• WHAT YOU NEED TO DO
Starting at the top of the entries below, set down each line exactly as written, and stop after the line containing "SAW_MARKS = 0.16".
==== PROVIDED INFORMATION
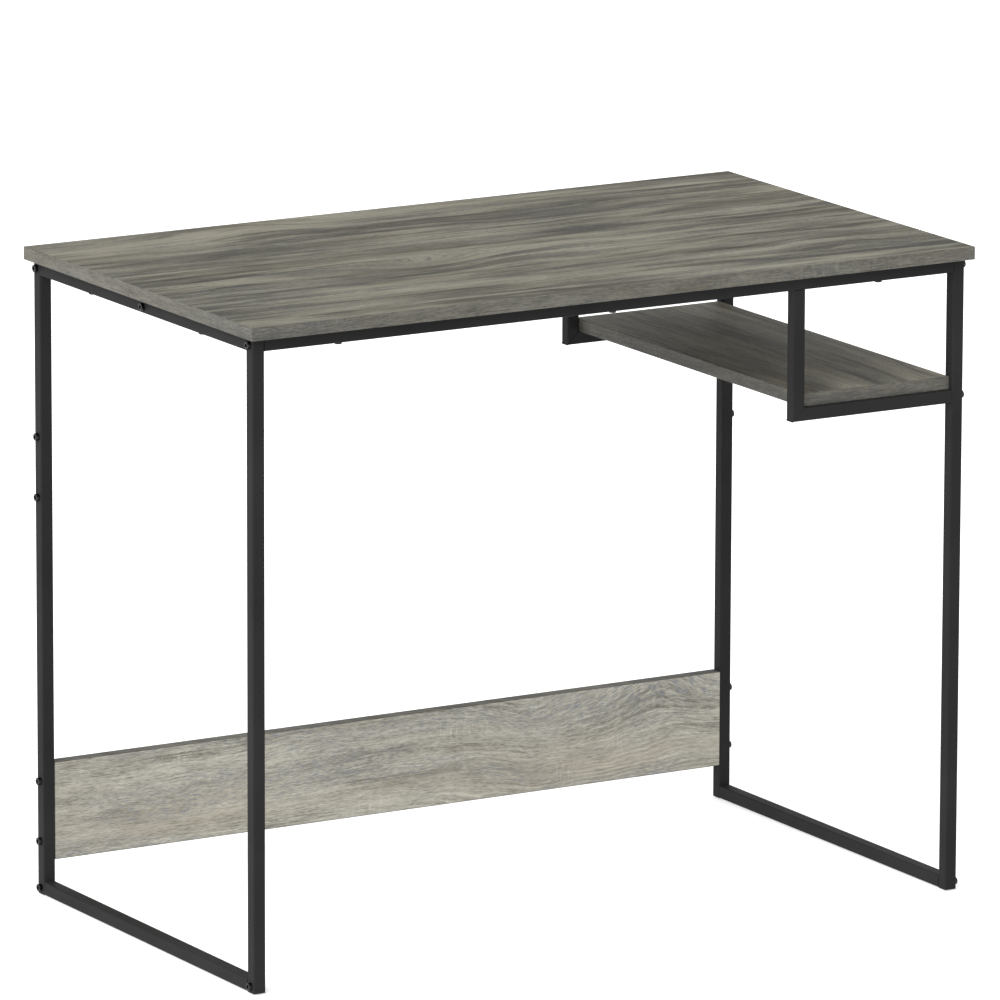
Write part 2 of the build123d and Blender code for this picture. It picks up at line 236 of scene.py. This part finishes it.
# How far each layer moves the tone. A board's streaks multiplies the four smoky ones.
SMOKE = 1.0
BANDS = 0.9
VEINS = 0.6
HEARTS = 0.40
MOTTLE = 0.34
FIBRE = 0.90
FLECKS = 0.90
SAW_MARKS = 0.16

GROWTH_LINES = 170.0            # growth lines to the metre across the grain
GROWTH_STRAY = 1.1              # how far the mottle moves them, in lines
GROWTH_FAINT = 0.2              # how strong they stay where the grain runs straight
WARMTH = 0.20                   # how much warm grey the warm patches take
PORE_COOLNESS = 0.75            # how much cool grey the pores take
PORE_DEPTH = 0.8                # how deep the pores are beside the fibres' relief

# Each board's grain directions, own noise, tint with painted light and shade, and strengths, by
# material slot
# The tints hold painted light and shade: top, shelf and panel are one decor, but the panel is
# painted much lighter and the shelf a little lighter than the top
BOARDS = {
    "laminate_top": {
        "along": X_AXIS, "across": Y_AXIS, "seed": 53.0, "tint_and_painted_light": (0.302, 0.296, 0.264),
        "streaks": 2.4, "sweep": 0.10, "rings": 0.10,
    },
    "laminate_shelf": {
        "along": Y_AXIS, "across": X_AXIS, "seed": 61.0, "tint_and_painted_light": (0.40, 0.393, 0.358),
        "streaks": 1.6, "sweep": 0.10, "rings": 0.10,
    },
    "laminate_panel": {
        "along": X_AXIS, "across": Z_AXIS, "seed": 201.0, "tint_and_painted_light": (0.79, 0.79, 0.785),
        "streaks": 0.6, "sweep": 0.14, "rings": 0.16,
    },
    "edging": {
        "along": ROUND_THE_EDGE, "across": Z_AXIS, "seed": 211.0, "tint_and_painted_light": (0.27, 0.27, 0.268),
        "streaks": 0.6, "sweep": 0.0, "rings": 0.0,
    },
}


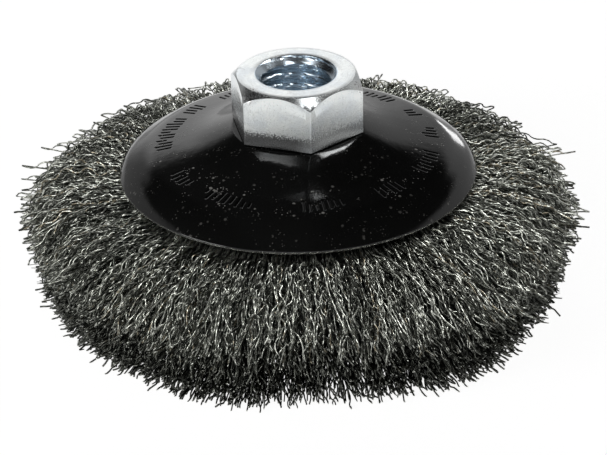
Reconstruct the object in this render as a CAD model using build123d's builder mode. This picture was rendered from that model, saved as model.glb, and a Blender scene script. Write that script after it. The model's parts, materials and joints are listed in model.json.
========
• RESULT
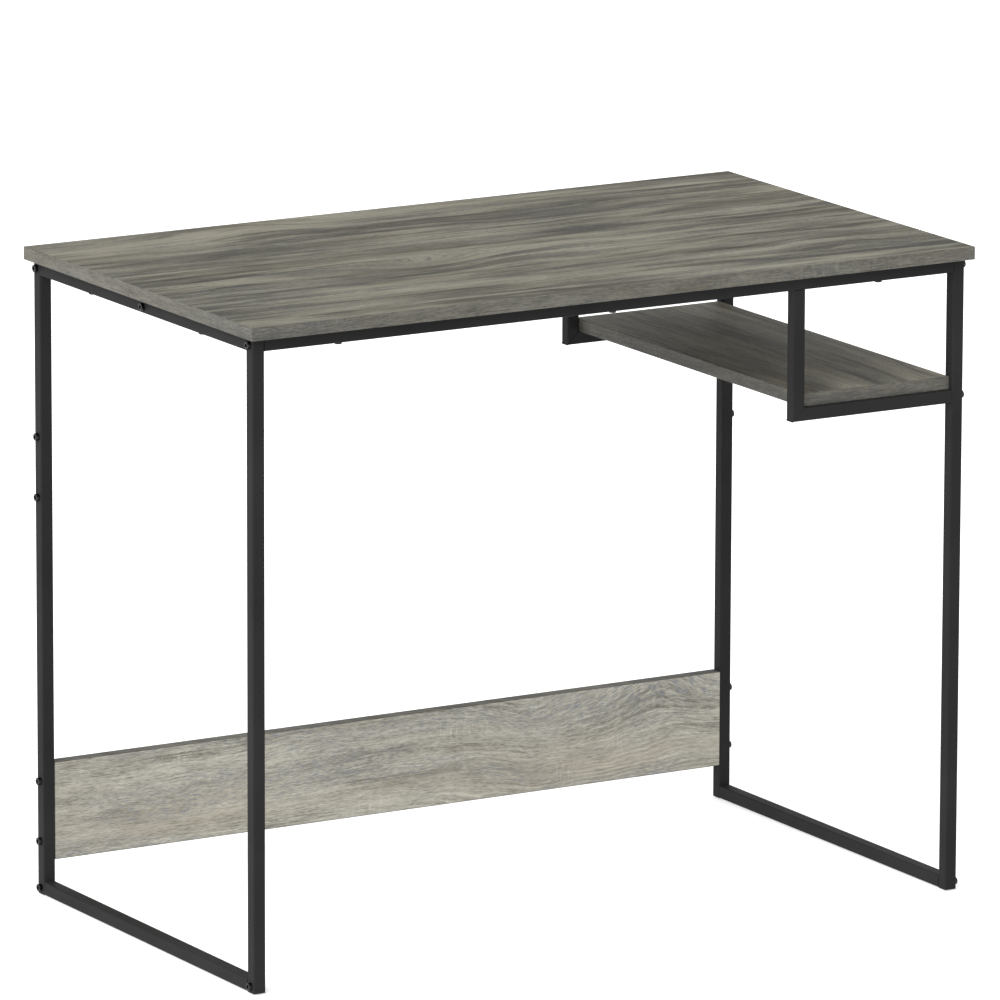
Write part 2 of the build123d and Blender code for this picture. It picks up at line 236 of scene.py. This part finishes it.
# How far each layer moves the tone. A board's streaks multiplies the four smoky ones.
SMOKE = 1.0
BANDS = 0.9
VEINS = 0.6
HEARTS = 0.40
MOTTLE = 0.34
FIBRE = 0.90
FLECKS = 0.90
SAW_MARKS = 0.16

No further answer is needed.